The next days passed in a blur of activity. There was the funeral to prepare for, a home-going service, as the family called it. The house was full of people. The family kept up a stoic front.



"I never ever that whole week cried in front of anybody. I waited until I'd go to bed," Dawnita said. "I'd have people come up to me and say, 'You're so strong, you're being so strong for your mom,' but you know, you do what you have to do. I kept myself busy."



C.J. was determined to stick by his mother. "When I went in the house, something hit me and I kind of closed up," he said. "I was making sure my mother was okay.

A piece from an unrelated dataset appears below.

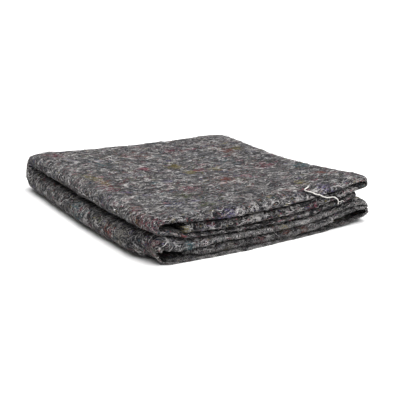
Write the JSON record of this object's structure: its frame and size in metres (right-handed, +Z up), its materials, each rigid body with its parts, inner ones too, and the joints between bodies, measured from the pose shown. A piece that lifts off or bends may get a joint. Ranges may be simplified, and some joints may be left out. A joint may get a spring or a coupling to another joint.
{
  "type": "folded moving blanket",
  "caption": "Recycled-felt moving blanket folded into a flat rectangular packet, open at the front and turned at the back.",
  "frame": {"origin": "centre of the packet's box, on the surface that it rests on, measured without the thread tail", "axes": "+Z up, +X along the open front from left to right, +Y from the open front to the back fold"},
  "size_m": [0.3352, 0.3875, 0.0598],
  "materials": {
    "recycled_felt": "matte heather-grey felt of mixed recycled fibres, with small coloured flecks and stitch lines",
    "edging_thread": "pale spun thread"
  },
  "bodies": {
    "root": {"blanket": "recycled_felt", "thread_tail": "edging_thread"}
  },
  "joints": []
}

I didn't have to worry so much about my sister because her boyfriend was there, and I was happy for that. I was looking out for my mother."



Long ago, in that thorough way of his, Cornell had explained to his wife what would happen should he be killed on duty. Army representatives were waiting for her when she returned home, and a casualty assistance officer was assigned to help make funeral arrangements and take care of bureaucratic chores. Baskets of sympathy cards arrived from soldiers around the world who had been inspired by Cornell.



The home-going service at Shiloh Christian Church in Stafford drew 2,000 people. Dawnita led a 300-person choir; C.J. accompanied on the piano. Donna was proud of her children, standing before so many people, speaking so movingly about their dad.



Ten days after their father died, they were both back at school.

"There was no choice," their mother said. "Cornell and I, we both always said, 'We're raising you guys to leave us.' I could've gotten real selfish and said, 'Look, I need my kids home.' But I couldn't do that. Their father would not have been pleased with that. They have their lives to live, and I have mine, whatever this new life is going to be."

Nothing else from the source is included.